HDU 1575 Tr A
Tr A
**Time Limit: 1000/1000 MS (Java/Others) Memory Limit: 32768/32768 K (Java/Others)
Total Submission(s): 7631 Accepted Submission(s): 5575**
Problem Description
A为一个方阵,则Tr A表示A的迹(就是主对角线上各项的和),现要求Tr(A^k)%9973。
Input
数据的第一行是一个T,表示有T组数据。每组数据的第一行有n(2 <= n <= 10)和k(2 <= k < 10^9)两个数据。接下来有n行,每行有n个数据,每个数据的范围是[0,9],表示方阵A的内容。
Output
对应每组数据,输出Tr(A^k)%9973。
Sample Input
2
2 2
1 0
0 1
3 99999999
1 2 3
4 5 6
7 8 9
Sample Output
2 2686
Author
xhd
Source
HDU 2007-1 Programming Contest
Recommend
linle
题解
矩阵快速幂模板题。
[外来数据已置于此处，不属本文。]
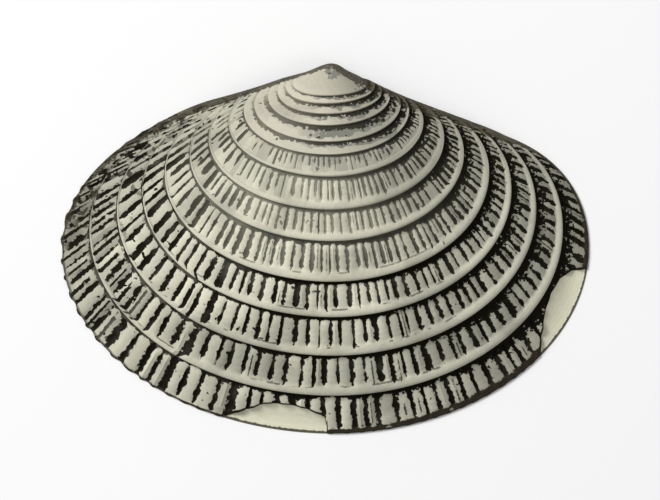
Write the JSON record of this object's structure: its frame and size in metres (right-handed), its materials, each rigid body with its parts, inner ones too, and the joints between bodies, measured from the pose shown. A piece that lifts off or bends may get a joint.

代码如下:
#include <iostream>
#include <string>
#include <cstring>
#include <algorithm>
#include <cmath>
#include <cstdio>
#include <stack>
#include <queue>
#define ll long long
using namespace std ;
const ll MOD = 9973 ;
const int maxn = 15 ;
ll n , k ;
struct matrix{
int m[maxn][maxn] ;
}mat ;
matrix operator *(matrix a , matrix b){
matrix res ;
for ( int i = 0 ; i < n ; i ++ ){
for ( int j = 0 ; j < n ; j ++ ){
ll temp = 0 ;
for ( int k = 0 ; k < n ; k ++ ){
temp += ((a.m[i][k] % MOD) * (b.m[k][j] % MOD)) % MOD ;
}
res.m[i][j] = temp % MOD ;
}
}
return res ;
}
void init(){
for ( int i = 0 ; i < n ; i ++ ){
mat.m[i][i] = 1 ;
}
return ;
}
matrix quick_pow(matrix a, ll b){
matrix ans = mat ;
while (b){
if (b & 1){
ans = ans * a ;
}
a = a * a ;
b >>= 1 ;
}
return ans ;
}
ll tr_ans(matrix a){
ll sum = 0 ;
for ( int i = 0 ; i < n ; i ++ ){
sum = (sum % MOD + a.m[i][i] % MOD) % MOD ;
}
return sum ;
}
int main(){
int t ;
cin >> t ;
while (t --){
cin >> n >> k ;
init() ;
matrix a ;
for ( int i = 0 ; i < n ; i ++ ){
for ( int j = 0 ; j < n ; j ++ ){
cin >> a.m[i][j] ;
}
}
a = quick_pow(a , k) ;
// for ( int i = 0 ; i < n ; i ++ ){
// for ( int j = 0 ; j < n ; j ++ ){
// cout << a.m[i][j] << " " ;
// }
// cout << endl ;
// }
cout << tr_ans(a) << endl ;
}
return 0 ;
}